__RECORDS FOR PROCESSING__
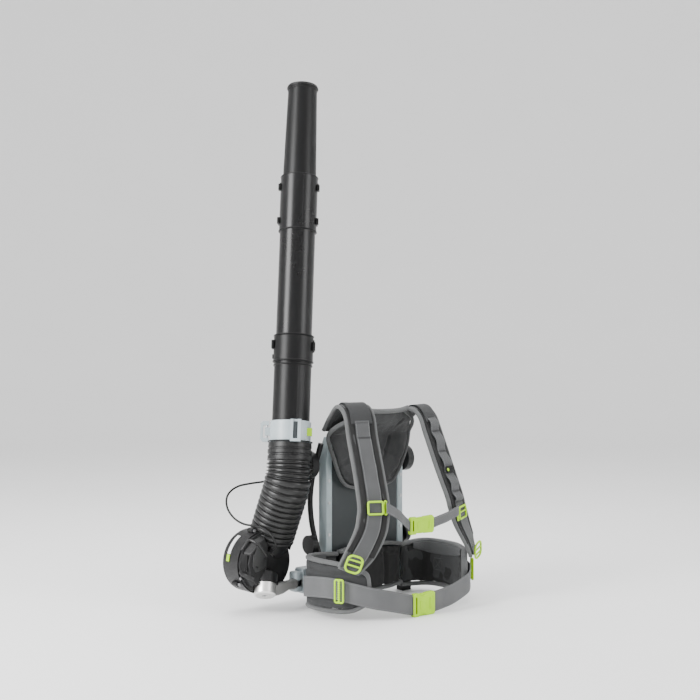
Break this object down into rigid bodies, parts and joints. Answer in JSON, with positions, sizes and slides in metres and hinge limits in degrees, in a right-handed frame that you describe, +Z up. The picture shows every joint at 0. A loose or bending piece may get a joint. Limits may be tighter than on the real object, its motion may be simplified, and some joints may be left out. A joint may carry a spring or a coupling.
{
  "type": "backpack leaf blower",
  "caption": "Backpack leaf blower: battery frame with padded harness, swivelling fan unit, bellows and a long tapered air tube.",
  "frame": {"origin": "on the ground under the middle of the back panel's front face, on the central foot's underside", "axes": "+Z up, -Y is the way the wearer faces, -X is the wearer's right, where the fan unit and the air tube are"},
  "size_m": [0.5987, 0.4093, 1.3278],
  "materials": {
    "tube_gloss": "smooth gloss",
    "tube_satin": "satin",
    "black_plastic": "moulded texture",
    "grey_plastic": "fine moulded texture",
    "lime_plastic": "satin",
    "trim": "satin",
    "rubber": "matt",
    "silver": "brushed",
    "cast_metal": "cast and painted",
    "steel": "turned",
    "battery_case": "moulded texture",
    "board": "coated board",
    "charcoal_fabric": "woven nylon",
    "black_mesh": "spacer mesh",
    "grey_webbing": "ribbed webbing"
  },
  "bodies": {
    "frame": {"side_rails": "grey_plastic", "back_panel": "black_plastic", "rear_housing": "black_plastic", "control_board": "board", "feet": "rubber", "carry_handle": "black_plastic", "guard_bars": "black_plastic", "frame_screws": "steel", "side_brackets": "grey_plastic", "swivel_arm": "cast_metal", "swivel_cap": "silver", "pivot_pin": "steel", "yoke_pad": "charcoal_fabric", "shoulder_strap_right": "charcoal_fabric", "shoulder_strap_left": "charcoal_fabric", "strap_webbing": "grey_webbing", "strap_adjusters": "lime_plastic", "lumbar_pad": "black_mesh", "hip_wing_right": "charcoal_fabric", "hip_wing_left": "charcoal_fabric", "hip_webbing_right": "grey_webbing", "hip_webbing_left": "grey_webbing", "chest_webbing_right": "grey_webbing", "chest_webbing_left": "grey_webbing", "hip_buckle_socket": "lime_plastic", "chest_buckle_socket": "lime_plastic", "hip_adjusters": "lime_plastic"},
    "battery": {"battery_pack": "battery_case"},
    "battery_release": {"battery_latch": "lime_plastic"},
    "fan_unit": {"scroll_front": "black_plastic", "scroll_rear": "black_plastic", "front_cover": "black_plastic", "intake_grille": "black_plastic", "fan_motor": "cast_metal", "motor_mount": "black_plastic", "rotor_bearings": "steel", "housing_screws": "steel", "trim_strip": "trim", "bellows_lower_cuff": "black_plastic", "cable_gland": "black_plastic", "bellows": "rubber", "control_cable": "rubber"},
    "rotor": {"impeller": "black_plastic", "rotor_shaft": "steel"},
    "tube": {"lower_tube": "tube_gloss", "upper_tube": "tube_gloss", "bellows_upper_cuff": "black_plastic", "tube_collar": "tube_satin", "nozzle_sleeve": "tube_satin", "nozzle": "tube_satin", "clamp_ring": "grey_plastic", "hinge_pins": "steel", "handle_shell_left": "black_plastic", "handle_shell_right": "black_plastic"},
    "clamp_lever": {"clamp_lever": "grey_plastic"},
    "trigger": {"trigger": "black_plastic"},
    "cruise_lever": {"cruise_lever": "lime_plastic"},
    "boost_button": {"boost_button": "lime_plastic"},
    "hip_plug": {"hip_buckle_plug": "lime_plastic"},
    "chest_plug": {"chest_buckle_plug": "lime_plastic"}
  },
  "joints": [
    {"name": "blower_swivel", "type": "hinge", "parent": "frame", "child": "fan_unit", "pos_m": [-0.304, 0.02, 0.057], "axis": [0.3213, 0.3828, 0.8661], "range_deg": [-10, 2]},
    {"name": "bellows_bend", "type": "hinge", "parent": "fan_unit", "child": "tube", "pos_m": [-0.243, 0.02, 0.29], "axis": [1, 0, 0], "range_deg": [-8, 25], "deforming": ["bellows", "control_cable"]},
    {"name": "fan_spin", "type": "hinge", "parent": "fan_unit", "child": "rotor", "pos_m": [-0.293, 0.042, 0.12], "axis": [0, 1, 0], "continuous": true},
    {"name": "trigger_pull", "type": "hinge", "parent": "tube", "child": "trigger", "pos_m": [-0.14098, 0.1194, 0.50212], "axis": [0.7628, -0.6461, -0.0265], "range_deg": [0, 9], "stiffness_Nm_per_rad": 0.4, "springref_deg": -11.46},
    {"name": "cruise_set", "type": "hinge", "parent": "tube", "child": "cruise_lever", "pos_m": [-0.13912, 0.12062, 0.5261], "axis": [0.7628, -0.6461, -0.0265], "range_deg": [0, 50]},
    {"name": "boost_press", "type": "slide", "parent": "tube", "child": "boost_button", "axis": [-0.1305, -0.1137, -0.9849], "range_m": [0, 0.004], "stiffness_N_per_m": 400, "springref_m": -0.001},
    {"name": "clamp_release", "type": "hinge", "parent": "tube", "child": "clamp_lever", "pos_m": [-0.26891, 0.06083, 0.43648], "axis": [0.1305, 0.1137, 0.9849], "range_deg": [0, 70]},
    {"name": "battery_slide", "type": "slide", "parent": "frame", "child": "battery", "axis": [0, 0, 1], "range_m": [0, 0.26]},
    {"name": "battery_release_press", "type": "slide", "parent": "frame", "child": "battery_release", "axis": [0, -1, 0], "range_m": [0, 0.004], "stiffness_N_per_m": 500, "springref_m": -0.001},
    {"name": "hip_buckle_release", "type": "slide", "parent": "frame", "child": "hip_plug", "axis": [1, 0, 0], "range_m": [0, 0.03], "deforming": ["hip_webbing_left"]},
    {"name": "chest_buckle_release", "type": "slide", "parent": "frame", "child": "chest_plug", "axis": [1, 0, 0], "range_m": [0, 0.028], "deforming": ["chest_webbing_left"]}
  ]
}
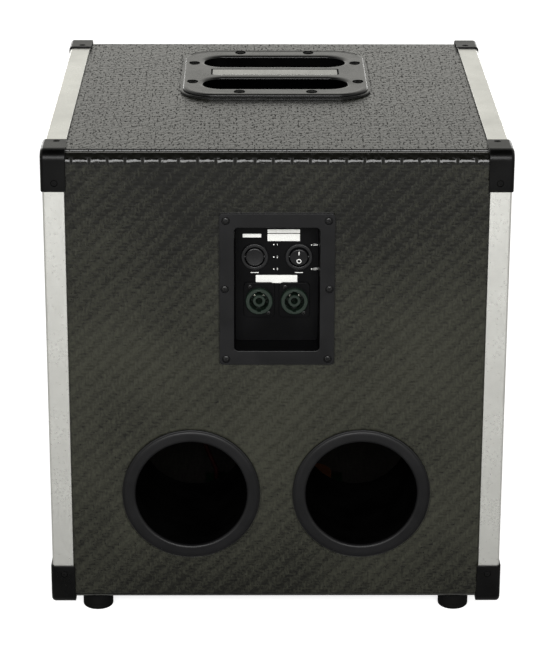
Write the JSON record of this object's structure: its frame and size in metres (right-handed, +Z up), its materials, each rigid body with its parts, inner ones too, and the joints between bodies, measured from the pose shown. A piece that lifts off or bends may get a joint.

__WHAT IS EXPECTED__
Check each line of the listing above for the string "materials", then report only how many lines have it.

__EXERCISE ANSWER__
2